# Start of Exercise material

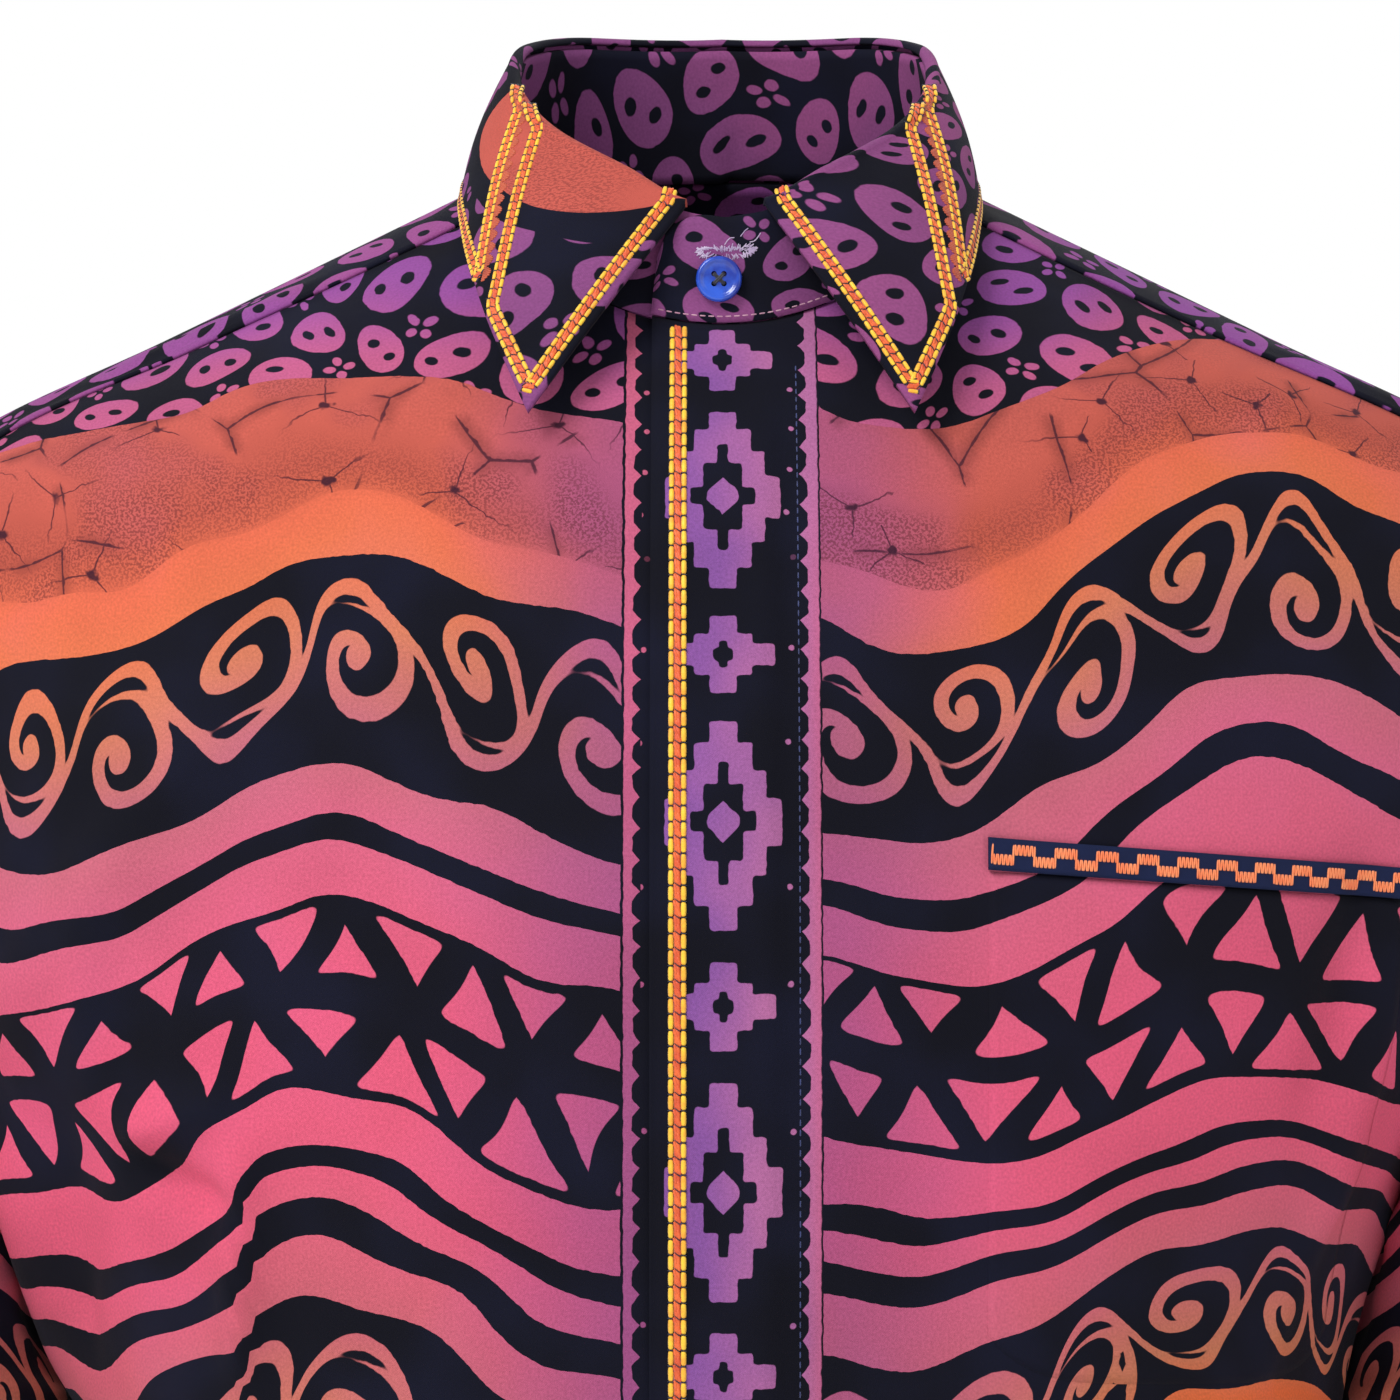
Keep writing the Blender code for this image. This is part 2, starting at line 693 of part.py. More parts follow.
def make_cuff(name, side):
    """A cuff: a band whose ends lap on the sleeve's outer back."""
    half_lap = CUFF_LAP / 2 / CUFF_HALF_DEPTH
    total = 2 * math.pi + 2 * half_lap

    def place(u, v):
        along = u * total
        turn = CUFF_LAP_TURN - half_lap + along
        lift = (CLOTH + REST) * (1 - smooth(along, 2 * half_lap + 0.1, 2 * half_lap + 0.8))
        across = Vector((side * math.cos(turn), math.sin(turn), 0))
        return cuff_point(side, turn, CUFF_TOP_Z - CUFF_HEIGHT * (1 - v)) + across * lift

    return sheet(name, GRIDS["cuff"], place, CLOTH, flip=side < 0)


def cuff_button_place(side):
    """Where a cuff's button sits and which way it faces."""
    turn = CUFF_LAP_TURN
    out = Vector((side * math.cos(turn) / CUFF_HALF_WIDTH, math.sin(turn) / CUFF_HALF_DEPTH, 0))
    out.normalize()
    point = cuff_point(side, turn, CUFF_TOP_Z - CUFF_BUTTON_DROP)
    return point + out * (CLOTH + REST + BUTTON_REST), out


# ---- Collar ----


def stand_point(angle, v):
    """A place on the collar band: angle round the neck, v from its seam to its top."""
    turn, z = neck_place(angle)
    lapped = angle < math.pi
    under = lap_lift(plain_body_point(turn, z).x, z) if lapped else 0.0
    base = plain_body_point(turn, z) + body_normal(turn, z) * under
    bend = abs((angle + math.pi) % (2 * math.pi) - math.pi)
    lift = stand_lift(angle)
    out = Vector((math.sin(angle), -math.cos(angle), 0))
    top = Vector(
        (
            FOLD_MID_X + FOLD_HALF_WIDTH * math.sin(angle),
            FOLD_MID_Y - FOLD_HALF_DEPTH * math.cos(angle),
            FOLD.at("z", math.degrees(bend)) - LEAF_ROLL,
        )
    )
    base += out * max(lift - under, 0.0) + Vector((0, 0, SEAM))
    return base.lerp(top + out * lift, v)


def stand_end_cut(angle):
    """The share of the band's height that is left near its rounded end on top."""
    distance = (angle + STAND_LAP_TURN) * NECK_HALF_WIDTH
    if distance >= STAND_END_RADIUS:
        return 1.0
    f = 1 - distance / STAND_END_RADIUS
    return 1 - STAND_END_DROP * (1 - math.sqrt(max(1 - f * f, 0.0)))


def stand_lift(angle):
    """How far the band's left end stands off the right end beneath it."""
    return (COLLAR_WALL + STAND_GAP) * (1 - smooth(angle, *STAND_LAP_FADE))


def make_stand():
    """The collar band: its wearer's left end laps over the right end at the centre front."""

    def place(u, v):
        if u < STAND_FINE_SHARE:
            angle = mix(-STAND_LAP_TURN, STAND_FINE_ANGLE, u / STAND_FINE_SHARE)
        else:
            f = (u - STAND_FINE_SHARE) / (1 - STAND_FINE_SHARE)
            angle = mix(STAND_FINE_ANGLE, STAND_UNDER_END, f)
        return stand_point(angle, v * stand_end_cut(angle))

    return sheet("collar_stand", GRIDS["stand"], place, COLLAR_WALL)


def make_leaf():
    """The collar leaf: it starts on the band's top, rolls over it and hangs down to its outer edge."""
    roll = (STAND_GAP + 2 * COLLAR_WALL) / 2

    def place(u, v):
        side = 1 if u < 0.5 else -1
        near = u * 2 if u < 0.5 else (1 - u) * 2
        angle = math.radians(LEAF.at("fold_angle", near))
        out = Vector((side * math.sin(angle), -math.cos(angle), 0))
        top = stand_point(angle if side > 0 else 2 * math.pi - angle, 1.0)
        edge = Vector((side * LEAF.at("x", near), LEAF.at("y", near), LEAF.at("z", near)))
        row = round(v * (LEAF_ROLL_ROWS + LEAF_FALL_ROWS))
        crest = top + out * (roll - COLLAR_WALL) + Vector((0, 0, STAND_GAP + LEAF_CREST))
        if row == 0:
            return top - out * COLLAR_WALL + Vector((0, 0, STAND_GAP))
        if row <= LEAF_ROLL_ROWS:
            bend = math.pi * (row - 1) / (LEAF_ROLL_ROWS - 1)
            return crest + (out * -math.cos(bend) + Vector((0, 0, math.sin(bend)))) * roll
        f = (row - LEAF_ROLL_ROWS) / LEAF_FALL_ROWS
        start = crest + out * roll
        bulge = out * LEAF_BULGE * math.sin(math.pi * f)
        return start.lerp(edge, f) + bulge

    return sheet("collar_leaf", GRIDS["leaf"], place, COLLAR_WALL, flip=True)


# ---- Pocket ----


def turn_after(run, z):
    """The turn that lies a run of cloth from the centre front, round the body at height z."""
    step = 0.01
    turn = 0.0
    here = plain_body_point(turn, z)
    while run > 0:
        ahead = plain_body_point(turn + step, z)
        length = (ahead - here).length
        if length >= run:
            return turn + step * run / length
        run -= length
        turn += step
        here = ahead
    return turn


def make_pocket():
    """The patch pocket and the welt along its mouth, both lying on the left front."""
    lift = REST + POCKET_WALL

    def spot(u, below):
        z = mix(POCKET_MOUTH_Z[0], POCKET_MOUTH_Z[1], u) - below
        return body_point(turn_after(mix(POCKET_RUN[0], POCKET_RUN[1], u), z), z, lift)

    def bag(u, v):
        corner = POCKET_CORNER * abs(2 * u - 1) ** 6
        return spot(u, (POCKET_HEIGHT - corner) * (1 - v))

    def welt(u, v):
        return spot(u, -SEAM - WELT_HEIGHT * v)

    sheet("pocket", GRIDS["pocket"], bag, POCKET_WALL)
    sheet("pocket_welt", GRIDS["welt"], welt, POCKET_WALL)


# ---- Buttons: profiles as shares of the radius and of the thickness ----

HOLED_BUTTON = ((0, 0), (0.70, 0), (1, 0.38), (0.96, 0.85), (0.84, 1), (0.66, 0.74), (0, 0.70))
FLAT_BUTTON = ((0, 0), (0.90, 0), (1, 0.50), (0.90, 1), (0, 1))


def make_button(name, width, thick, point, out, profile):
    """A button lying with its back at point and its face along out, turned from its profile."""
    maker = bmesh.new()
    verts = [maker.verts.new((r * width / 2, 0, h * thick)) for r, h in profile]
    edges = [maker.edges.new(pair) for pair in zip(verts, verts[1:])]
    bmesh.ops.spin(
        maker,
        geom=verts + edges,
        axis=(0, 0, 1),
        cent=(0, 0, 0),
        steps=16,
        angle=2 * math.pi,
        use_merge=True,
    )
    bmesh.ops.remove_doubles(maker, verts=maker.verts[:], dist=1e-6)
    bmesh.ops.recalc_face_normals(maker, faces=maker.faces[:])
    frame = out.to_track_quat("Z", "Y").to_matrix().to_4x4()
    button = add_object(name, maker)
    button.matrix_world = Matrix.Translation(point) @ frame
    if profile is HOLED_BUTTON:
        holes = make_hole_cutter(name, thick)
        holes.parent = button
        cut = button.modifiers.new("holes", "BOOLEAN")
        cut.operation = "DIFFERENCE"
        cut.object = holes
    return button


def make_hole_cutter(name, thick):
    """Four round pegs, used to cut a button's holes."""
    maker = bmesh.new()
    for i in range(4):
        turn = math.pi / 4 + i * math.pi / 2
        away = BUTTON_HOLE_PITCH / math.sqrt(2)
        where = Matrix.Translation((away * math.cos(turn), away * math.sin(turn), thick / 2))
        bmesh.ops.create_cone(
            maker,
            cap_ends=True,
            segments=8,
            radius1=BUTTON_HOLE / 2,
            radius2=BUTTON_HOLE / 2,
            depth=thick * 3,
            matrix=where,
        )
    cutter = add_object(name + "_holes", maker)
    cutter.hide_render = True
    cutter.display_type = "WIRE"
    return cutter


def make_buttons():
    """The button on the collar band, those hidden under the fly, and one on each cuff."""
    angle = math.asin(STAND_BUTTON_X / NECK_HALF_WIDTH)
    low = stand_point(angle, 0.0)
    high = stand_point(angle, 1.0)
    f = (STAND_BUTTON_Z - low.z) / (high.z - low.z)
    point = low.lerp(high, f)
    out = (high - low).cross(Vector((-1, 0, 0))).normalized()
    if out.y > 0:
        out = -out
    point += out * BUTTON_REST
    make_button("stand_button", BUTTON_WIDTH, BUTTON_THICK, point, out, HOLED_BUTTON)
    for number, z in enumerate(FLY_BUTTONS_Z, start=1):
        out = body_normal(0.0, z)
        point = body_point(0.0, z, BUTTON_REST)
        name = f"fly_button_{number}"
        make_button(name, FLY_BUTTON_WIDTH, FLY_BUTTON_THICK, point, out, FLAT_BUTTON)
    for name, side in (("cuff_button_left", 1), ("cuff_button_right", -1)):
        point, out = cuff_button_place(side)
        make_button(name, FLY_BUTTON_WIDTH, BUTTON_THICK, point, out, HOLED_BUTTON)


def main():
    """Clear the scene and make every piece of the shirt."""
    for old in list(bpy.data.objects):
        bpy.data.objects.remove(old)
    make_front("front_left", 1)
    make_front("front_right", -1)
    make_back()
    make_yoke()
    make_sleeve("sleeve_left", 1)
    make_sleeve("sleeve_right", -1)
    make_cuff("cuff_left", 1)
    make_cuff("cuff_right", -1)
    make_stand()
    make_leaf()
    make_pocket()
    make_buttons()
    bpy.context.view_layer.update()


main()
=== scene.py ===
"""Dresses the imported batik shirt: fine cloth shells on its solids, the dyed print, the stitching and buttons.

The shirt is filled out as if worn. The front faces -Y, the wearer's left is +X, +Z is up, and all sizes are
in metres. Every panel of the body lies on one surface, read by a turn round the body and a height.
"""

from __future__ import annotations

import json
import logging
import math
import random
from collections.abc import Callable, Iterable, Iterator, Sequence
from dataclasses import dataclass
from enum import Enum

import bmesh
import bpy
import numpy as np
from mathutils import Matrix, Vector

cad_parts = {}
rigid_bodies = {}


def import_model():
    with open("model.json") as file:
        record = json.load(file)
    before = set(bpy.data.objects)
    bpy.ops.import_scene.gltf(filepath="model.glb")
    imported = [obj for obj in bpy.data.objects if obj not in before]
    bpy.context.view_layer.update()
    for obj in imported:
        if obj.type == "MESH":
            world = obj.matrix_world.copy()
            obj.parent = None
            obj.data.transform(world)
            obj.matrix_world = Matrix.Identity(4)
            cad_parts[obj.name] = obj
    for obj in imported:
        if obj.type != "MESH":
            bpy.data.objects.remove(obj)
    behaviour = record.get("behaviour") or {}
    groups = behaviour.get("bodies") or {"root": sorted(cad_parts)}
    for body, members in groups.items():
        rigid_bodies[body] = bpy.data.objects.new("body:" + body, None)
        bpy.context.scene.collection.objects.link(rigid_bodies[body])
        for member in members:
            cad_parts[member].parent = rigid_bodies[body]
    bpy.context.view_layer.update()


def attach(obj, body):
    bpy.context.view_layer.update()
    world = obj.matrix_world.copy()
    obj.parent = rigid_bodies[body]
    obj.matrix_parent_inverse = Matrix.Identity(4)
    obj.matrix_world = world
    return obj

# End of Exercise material
# Start of Exercise material

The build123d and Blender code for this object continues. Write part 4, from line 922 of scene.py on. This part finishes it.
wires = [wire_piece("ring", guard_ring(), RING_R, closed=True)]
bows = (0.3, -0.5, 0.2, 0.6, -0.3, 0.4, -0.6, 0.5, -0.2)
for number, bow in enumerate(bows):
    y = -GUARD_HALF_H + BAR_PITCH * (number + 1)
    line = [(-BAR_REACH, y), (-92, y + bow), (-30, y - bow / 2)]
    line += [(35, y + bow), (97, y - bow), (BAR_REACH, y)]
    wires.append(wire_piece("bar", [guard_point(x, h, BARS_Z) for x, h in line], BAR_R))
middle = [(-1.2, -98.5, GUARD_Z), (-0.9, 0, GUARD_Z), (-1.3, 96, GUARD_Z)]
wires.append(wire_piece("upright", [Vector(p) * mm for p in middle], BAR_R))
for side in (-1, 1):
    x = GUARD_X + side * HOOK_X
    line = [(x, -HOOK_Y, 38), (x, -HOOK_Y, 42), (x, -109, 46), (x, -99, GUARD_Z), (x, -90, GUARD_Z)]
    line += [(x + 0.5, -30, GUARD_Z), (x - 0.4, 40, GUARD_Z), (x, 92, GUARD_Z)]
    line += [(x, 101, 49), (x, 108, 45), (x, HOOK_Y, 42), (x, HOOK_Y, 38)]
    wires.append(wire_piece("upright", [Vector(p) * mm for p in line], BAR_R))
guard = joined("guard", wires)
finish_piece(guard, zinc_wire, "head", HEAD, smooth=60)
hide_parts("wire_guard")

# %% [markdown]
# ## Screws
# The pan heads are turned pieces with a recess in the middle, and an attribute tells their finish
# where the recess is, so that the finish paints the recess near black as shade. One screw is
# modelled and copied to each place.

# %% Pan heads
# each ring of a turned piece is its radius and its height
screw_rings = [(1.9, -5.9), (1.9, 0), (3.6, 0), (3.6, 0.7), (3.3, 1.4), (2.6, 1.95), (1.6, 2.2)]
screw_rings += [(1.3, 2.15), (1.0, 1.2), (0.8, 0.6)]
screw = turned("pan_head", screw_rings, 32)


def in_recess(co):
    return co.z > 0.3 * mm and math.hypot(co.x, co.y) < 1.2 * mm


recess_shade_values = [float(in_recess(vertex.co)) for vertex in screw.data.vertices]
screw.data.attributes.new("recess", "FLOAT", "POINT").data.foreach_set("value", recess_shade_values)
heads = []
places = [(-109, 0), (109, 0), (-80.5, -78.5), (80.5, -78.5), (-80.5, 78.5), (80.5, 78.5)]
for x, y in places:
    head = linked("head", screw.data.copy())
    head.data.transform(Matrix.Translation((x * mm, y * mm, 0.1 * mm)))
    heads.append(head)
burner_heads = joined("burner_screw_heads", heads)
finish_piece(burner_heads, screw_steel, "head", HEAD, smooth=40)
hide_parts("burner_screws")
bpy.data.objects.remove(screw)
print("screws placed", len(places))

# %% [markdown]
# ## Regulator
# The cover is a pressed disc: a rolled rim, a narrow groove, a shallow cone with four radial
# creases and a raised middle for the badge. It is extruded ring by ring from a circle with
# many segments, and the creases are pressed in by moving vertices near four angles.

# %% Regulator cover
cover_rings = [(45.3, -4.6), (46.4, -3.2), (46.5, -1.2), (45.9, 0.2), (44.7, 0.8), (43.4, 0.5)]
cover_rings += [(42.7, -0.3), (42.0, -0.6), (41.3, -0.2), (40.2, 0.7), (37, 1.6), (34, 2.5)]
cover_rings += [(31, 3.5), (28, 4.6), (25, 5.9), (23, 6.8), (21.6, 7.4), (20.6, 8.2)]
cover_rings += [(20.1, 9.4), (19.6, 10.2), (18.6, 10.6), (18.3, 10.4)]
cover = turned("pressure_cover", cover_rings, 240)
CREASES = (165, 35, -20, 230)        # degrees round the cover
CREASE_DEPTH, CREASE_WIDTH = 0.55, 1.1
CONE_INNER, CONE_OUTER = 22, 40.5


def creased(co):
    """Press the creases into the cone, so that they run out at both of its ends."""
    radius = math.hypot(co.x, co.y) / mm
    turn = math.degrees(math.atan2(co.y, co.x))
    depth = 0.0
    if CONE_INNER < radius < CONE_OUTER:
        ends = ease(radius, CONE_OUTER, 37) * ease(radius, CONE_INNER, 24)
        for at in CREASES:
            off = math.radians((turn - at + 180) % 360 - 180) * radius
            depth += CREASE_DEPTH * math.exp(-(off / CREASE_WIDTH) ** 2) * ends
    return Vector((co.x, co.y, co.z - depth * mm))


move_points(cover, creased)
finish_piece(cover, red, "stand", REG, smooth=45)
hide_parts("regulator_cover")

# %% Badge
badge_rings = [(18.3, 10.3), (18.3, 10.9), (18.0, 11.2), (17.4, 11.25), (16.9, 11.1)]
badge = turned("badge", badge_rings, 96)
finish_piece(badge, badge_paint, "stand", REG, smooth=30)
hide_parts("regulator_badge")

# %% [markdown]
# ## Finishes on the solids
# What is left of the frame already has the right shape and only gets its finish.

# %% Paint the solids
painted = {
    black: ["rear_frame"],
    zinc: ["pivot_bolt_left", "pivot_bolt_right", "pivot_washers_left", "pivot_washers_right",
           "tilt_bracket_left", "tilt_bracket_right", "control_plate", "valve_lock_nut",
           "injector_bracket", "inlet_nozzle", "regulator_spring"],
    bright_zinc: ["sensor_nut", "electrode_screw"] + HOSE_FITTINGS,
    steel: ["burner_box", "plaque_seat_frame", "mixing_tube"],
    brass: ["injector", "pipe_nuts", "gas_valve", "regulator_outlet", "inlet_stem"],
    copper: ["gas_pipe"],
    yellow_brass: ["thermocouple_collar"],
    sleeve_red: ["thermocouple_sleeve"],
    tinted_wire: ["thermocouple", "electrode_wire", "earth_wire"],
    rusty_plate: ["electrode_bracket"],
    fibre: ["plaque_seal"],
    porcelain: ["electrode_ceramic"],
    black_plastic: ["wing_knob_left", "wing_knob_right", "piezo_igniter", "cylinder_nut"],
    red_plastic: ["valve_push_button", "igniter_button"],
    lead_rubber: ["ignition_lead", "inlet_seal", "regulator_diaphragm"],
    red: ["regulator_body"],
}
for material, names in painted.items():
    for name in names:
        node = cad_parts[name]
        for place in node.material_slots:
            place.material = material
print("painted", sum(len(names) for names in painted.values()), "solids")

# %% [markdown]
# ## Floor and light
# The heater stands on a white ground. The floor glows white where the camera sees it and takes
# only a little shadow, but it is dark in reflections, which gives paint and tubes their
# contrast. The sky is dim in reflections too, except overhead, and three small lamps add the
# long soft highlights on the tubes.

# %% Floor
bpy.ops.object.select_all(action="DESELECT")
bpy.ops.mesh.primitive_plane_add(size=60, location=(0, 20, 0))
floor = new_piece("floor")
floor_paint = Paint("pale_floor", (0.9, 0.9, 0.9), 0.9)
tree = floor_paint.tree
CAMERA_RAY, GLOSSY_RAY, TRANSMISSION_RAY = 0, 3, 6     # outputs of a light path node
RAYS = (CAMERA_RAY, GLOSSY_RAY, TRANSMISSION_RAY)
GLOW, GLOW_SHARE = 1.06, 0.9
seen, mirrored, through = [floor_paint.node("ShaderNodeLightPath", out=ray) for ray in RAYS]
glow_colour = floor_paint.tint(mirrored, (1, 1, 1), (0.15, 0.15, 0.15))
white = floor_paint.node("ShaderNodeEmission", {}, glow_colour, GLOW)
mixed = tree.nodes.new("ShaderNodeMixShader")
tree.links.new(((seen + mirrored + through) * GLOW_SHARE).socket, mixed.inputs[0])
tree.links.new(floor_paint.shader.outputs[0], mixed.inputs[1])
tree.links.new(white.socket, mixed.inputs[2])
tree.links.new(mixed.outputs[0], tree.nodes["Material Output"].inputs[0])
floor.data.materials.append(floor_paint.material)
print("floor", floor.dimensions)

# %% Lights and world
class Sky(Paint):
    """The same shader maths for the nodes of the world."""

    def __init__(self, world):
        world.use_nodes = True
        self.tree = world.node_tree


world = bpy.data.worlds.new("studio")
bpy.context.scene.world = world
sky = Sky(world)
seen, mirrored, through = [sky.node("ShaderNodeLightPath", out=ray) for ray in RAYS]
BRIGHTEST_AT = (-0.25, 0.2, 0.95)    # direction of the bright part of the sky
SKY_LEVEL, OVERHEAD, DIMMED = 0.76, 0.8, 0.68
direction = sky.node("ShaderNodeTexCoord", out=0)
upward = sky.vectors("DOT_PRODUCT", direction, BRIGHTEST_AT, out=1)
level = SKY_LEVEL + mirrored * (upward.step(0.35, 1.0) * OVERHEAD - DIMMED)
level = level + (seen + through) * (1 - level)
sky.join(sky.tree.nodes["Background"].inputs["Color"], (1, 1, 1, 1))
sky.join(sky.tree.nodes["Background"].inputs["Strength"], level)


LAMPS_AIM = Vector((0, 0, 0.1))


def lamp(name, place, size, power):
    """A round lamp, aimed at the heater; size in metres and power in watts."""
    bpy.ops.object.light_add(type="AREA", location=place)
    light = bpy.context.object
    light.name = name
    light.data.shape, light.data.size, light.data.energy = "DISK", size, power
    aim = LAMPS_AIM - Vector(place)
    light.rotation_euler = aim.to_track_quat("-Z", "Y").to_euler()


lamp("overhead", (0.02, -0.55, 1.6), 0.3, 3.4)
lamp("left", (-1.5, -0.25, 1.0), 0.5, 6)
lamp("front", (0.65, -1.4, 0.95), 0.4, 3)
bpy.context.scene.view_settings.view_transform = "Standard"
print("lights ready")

# End of Exercise material

## Brief:
The line with "Keep writing the" marks the start and the line with "total = 2 * math.pi + 2 * half_lap" marks the end; transcribe every line in that stretch, unchanged.

## The reply:
Keep writing the Blender code for this image. This is part 2, starting at line 693 of part.py. More parts follow.
def make_cuff(name, side):
    """A cuff: a band whose ends lap on the sleeve's outer back."""
    half_lap = CUFF_LAP / 2 / CUFF_HALF_DEPTH
    total = 2 * math.pi + 2 * half_lap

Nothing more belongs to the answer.